6/5 -- Stock Market Comments
On Friday, the NASDAQ opened on the 200 day moving average and consolidated down from there, the Dow formed a Doji as it was testing the 50 day moving average. Both indexes have their stochastics moving in a positive direction. Expect some further consolidation at these moving average levels but then expect some more upside movement in the trend. Until the indexes break out through these moving averages, it would be suggested to have the majority of the portfolio in long positions with a few short positions. Crude oil prices are acting strong this morning. This should be a deterrent for any great positive movement in the equity markets today.
6/2 -- Stock Market Comments
The Bullish Harami signals in the NASDAQ and the S&P 500 were confirmed on Thursday.
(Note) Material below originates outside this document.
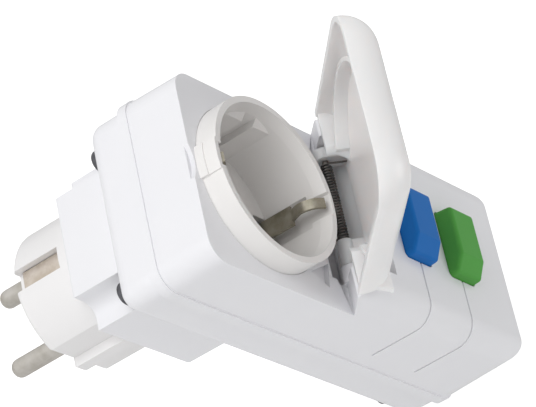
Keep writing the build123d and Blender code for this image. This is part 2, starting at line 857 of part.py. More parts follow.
spring_frame = Plane(origin=(spring_left, -hinge_reach, hinge_height), x_dir=(0, 1, 0), z_dir=(1, 0, 0))
spring_first_angle = -pi / 2 - opening
spring_last_angle = 2 * pi * spring_turns - pi / 2
coil_spring(
    "lid_spring",
    spring_frame,
    spring_radius,
    spring_wire,
    spring_first_angle,
    spring_last_angle,
    2 * pi * (spring_right - spring_left) / (spring_last_angle - spring_first_angle),
    lid_inner_level - spring_wire / 2 - seat_gap,
    spring_leg,
)

# Buttons: a bevelled cap, a straight skirt, a flange behind the wall and a stem
flange_level = face_reach - wall - flange_play
strip_top = board_level + board_thickness + strip_rise
pad_level = load_bar_level + bar_thickness
bridge_level = pad_level + bridge_gap + button_travel


def button(name, height, stem_end):
    """A rectangular push button with its stem, standing at the given height."""
    with BuildPart() as cap:
        with BuildSketch(Plane.XZ.offset(face_reach)):
            with Locations((0, height)):
                RectangleRounded(button_width, button_depth, button_corner)
        extrude(amount=button_height, taper=button_taper)
        slope_start = button_width / 2 - button_end_slope_run
        slope_end = button_width / 2 + overrun
        slope_fall = button_end_slope_drop * (1 + overrun / button_end_slope_run)
        with BuildSketch(Plane.XY.offset(height - button_depth)):
            with BuildLine():
                Polyline(
                    (slope_start, -face_reach - button_height),
                    (slope_end, -face_reach - button_height + slope_fall),
                    (slope_end, -face_reach - button_height - overrun),
                    (slope_start, -face_reach - button_height - overrun),
                    close=True,
                )
            make_face()
        extrude(amount=2 * button_depth, mode=Mode.SUBTRACT)
        crown = cap.faces().sort_by(Axis.Y)[:2].edges()
        fillet(list(set(crown)), radius=button_edge)
        with BuildSketch(Plane.XZ.offset(flange_level - flange_thickness)):
            with Locations((0, height)):
                RectangleRounded(button_width, button_depth, button_corner)
        extrude(amount=face_reach - flange_level + flange_thickness)
        with BuildSketch(Plane.XZ.offset(flange_level - flange_thickness)):
            with Locations((0, height)):
                RectangleRounded(
                    button_width + 2 * flange_margin,
                    button_depth + 2 * flange_margin,
                    button_corner,
                )
        extrude(amount=flange_thickness)
        with BuildSketch(Plane.XZ.offset(stem_end)):
            with Locations((0, height)):
                Rectangle(plunger_width, plunger_depth)
        extrude(amount=flange_level - stem_end)
    cap.part.label = name
    export_step(cap.part, "parts/" + name + ".step")


plunger_joint = board_level + board_thickness + button_travel + plunger_depth
button("test_button", test_height, strip_top + flange_play + button_travel)
button("reset_button", reset_height, plunger_joint)

return_turn = 2 * pi
for name, height in (("test_return_spring", test_height), ("reset_return_spring", reset_height)):
    board_face = board_level + board_thickness
    coil_room = flange_level - flange_thickness - board_face - 2 * return_wire
    coil_spring(
        name,
        Plane(origin=(0, -board_face - return_wire, height), x_dir=(1, 0, 0), z_dir=(0, -1, 0)),
        return_radius,
        return_wire,
        0,
        return_turns * return_turn,
        coil_room / return_turns,
        return_wire,
        return_wire,
    )

# Reset plunger: stem through the board and a crossbar that carries the moving contacts
crossbar_level = bridge_level + bridge_thickness
with BuildPart() as reset_plunger:
    with BuildSketch(Plane.XZ.offset(crossbar_level)):
        with Locations((0, reset_height)):
            Rectangle(contact_spacing + bar_width, plunger_depth)
    extrude(amount=2 * bridge_thickness)
    with BuildSketch(Plane.XZ.offset(crossbar_level)):
        with Locations((0, reset_height)):
            Rectangle(plunger_width, plunger_depth)
    extrude(amount=plunger_joint - crossbar_level)
reset_plunger.part.label = "reset_plunger"
export_step(reset_plunger.part, "parts/reset_plunger.step")

with BuildPart() as contact_bridges:
    with BuildSketch(Plane.XZ.offset(bridge_level)):
        with Locations((-contact_spacing / 2, supply_bar_top), (contact_spacing / 2, supply_bar_top)):
            Rectangle(bar_width, bridge_length, align=(Align.CENTER, Align.MAX))
    extrude(amount=bridge_thickness)
contact_bridges.part.label = "contact_bridges"
export_step(contact_bridges.part, "parts/contact_bridges.step")

# Supply bars, from the pin tails up to the switch
bar_level = rear_reach + wall + bar_thickness + seat_gap
bar_bend_height = block_half_height - 2 * wall
tail_middle = pin_tail_level + bar_thickness / 2


def supply_bar(name, side):
    """A bent bar from one pin tail to the fixed contact pad."""
    with BuildPart() as bar:
        with BuildLine(Plane.YZ.offset(side * contact_spacing / 2)):
            path = FilletPolyline(
                (-tail_middle, -pin_radius),
                (-tail_middle, bar_bend_height),
                (-bar_level, bar_bend_height),
                (-bar_level, supply_bar_top),
                radius=2 * bar_thickness,
            )
        with BuildSketch(Plane(origin=path @ 0, x_dir=(1, 0, 0), z_dir=path % 0)):
            Rectangle(bar_width, bar_thickness)
        sweep(path=path)
        with BuildSketch(Plane.XZ.offset(bar_level)):
            with Locations((side * contact_spacing / 2, supply_bar_top)):
                Rectangle(bar_width, contact_pad_length, align=(Align.CENTER, Align.MAX))
        extrude(amount=pad_level - bar_level)
    bar.part.label = name
    export_step(bar.part, "parts/" + name + ".step")


# Socket contacts: a slit sleeve behind each hole, and the load bar that reaches it
sleeve_outer = sleeve_inner + sleeve_wall


def socket_contact(name, side):
    """A sprung sleeve that grips a plug's pin, behind one contact hole."""
    with BuildPart() as sleeve:
        with BuildSketch(Plane.XZ.offset(sleeve_end_level)):
            with Locations((side * contact_spacing / 2, 0)):
                Circle(sleeve_outer)
                Circle(sleeve_inner, mode=Mode.SUBTRACT)
                Rectangle(sleeve_slot, 2 * sleeve_outer, align=(Align.CENTER, Align.MAX), mode=Mode.SUBTRACT)
        extrude(amount=insert_reach - sleeve_floor_gap - sleeve_end_level)
    sleeve.part.label = name
    export_step(sleeve.part, "parts/" + name + ".step")


def load_bar(name, side):
    """A flat bar from one sleeve up to the switch."""
    with BuildPart() as bar:
        with BuildSketch(Plane.XZ.offset(load_bar_level)):
            with Locations((side * contact_spacing / 2, sleeve_outer + seat_gap)):
                Rectangle(bar_width, load_bar_top - sleeve_outer - seat_gap, align=(Align.CENTER, Align.MIN))
        extrude(amount=bar_thickness)
    bar.part.label = name
    export_step(bar.part, "parts/" + name + ".step")


for word, side in (("right", 1), ("left", -1)):
    supply_bar("supply_bar_" + word, side)
    socket_contact("socket_contact_" + word, side)
    load_bar("load_bar_" + word, side)

# Sum transformer: a ring round both pin tails, with its winding on one side
with BuildPart() as transformer_core:
    with BuildSketch(Plane.XZ.offset(core_start)):
        Circle(core_outer)
        Circle(core_inner, mode=Mode.SUBTRACT)
    extrude(amount=core_length)
transformer_core.part.label = "transformer_core"
export_step(transformer_core.part, "parts/transformer_core.step")

# Winding of the transformer, a taped sleeve round the upper part of the ring
with BuildPart() as transformer_winding:
    with BuildSketch(Plane.XY) as sleeve_section:
        with Locations(((core_inner + core_outer) / 2, -core_start - core_length / 2)):
            Rectangle(
                core_outer - core_inner + 2 * winding_thickness,
                core_length + 2 * winding_thickness,
            )
            Rectangle(
                core_outer - core_inner + 2 * winding_gap,
                core_length + 2 * winding_gap,
                mode=Mode.SUBTRACT,
            )
    revolve(axis=Axis((0, 0, 0), (0, -1, 0)), revolution_arc=winding_sweep)
transformer_winding.part.label = "transformer_winding"
winding_turn = (180 - winding_sweep) / 2
winding_placed = transformer_winding.part.rotate(Axis((0, 0, 0), (0, -1, 0)), winding_turn)
winding_placed.label = "transformer_winding"
export_step(winding_placed, "parts/transformer_winding.step")

# Circuit board with the plunger's hole, standing on the posts' side
with BuildPart() as circuit_board:
    with BuildSketch(Plane.XZ.offset(board_level)):
        with Locations((0, (board_bottom + board_top) / 2)):
            Rectangle(2 * board_half_width, board_top - board_bottom)
        with Locations((0, reset_height)):
            Rectangle(plunger_width + wall, plunger_depth + wall, mode=Mode.SUBTRACT)
        with Locations(*post_places):
            Circle(post_radius + button_gap, mode=Mode.SUBTRACT)
    extrude(amount=board_thickness)
circuit_board.part.label = "circuit_board"
export_step(circuit_board.part, "parts/circuit_board.step")

# Trip coil on its bobbin, behind the board
coil_middle = board_level - coil_flange_radius - seat_gap
with BuildPart() as trip_bobbin:
    with BuildSketch(Plane.YZ.offset(-coil_length / 2 - coil_flange_thickness)):
        with Locations((-coil_middle, coil_height)):
            Circle(coil_flange_radius)
    extrude(amount=coil_flange_thickness)
    with BuildSketch(Plane.YZ.offset(coil_length / 2)):
        with Locations((-coil_middle, coil_height)):
            Circle(coil_flange_radius)
    extrude(amount=coil_flange_thickness)
    with BuildSketch(Plane.YZ.offset(-coil_length / 2 - coil_flange_thickness)):
        with Locations((-coil_middle, coil_height)):
            Circle(coil_core_radius)
    extrude(amount=coil_length + 2 * coil_flange_thickness)
trip_bobbin.part.label = "trip_bobbin"
export_step(trip_bobbin.part, "parts/trip_bobbin.step")

with BuildPart() as trip_coil:
    with BuildSketch(Plane.YZ.offset(seat_gap - coil_length / 2)):
        with Locations((-coil_middle, coil_height)):
            Circle(coil_radius)
            Circle(coil_core_radius + seat_gap, mode=Mode.SUBTRACT)
    extrude(amount=coil_length - 2 * seat_gap)
trip_coil.part.label = "trip_coil"
export_step(trip_coil.part, "parts/trip_coil.step")

# Test resistor and test contact strip, on the front of the board
board_face = board_level + board_thickness
with BuildPart() as test_resistor:
    with BuildSketch(Plane.YZ.offset(resistor_x - resistor_length / 2)):
        with Locations((-board_face - resistor_radius - seat_gap, resistor_height)):
            Circle(resistor_radius)
    extrude(amount=resistor_length)
    fillet(test_resistor.edges(), radius=resistor_round)
test_resistor.part.label = "test_resistor"
export_step(test_resistor.part, "parts/test_resistor.step")

with BuildPart() as test_contact_strip:
    with BuildLine(Plane.YZ):
        strip_path = FilletPolyline(
            (-board_face, test_height - strip_foot_drop),
            (-board_face - strip_rise + strip_thickness / 2, test_height - strip_foot_drop),
            (-board_face - strip_rise + strip_thickness / 2, test_height + strip_end_rise),
            radius=strip_thickness,
        )
    with BuildSketch(Plane(origin=strip_path @ 0, x_dir=(1, 0, 0), z_dir=strip_path % 0)):
        Rectangle(strip_width, strip_thickness)
    sweep(path=strip_path)
test_contact_strip.part.label = "test_contact_strip"
export_step(test_contact_strip.part, "parts/test_contact_strip.step")
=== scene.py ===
import json
import math

import bpy
from mathutils import Matrix, Vector


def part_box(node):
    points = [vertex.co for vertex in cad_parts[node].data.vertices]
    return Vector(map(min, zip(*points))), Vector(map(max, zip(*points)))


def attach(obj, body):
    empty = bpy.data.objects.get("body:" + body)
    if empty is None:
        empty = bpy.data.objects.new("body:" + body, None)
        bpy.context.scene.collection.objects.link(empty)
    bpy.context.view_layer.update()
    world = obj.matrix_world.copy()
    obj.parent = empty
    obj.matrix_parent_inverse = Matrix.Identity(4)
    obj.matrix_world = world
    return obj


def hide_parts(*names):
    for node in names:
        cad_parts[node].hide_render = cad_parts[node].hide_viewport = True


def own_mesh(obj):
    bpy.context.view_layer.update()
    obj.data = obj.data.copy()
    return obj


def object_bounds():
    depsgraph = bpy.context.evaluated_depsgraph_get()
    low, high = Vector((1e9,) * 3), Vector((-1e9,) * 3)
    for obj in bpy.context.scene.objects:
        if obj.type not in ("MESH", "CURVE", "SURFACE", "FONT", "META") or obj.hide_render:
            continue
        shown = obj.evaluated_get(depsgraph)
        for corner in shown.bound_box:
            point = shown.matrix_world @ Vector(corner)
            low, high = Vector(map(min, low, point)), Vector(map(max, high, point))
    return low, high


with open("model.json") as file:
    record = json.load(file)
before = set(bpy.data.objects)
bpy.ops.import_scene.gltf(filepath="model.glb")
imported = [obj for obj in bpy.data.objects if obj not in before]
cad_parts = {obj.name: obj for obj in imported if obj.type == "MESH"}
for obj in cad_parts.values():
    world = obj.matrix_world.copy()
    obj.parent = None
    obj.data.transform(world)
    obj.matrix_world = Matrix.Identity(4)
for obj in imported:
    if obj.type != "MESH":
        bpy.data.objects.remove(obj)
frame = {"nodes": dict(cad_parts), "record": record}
CAD_LOW, CAD_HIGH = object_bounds()

MM = 0.001
WHITE = (1.0, 1.0, 1.0, 1.0)

# Camera of the photograph, fitted to the plug, the ring and the housing's edges
CAMERA_PLACE = Vector((0.3004, -0.3336, -0.4473))
CAMERA_RIGHT = Vector((0.1949, -0.7599, 0.6201)).normalized()
CAMERA_FORWARD = Vector((-0.4857, 0.4745, 0.7342)).normalized()
CAMERA_LENS = 180.4
SENSOR_WIDTH = 36.0
CLIP_START = 0.01
CLIP_END = 20.0


def view_basis():
    """Right, up and back of the photograph's view, as three square unit vectors."""
    back = -CAMERA_FORWARD
    up = back.cross(CAMERA_RIGHT).normalized()
    right = up.cross(back).normalized()
    return right, up, back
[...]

The Dow approached the 50 day moving average for the second time. A rule of thumb is when a price approaches a moving average for the first time, it will usually fail. If the price comes back up to test the moving average a second time, it will usually breach that moving average. This morning's futures indicate enough strength for the Dow to get through the 50 day moving average. The NASDAQ should be able to come up through the 200 day moving average. Expect some early morning strength in the markets but don't be surprised to see some consolidation by the end of the day, being a Friday afternoon. Overall, the uptrend is still the predominant feature.
6/1 -- Stock Market Comments
There was a potential of a Blue Ice Failure forming in the Dow. However, the bullish trading on Wednesday clearly revealed that the selling was not going to be excessive. The NASDAQ formed a Bullish Harami, which would indicate that the short-term selling had stopped. This now puts the markets into an indecisive trading pattern. Until there is a definite trend one way or the other, it would be prudent to have some long positions and some short positions in the portfolio. Crude oil prices appear to be moving lower once again, in a descending trading channel. Relief from the Iranian situation could be another stimulus for the next uptrend.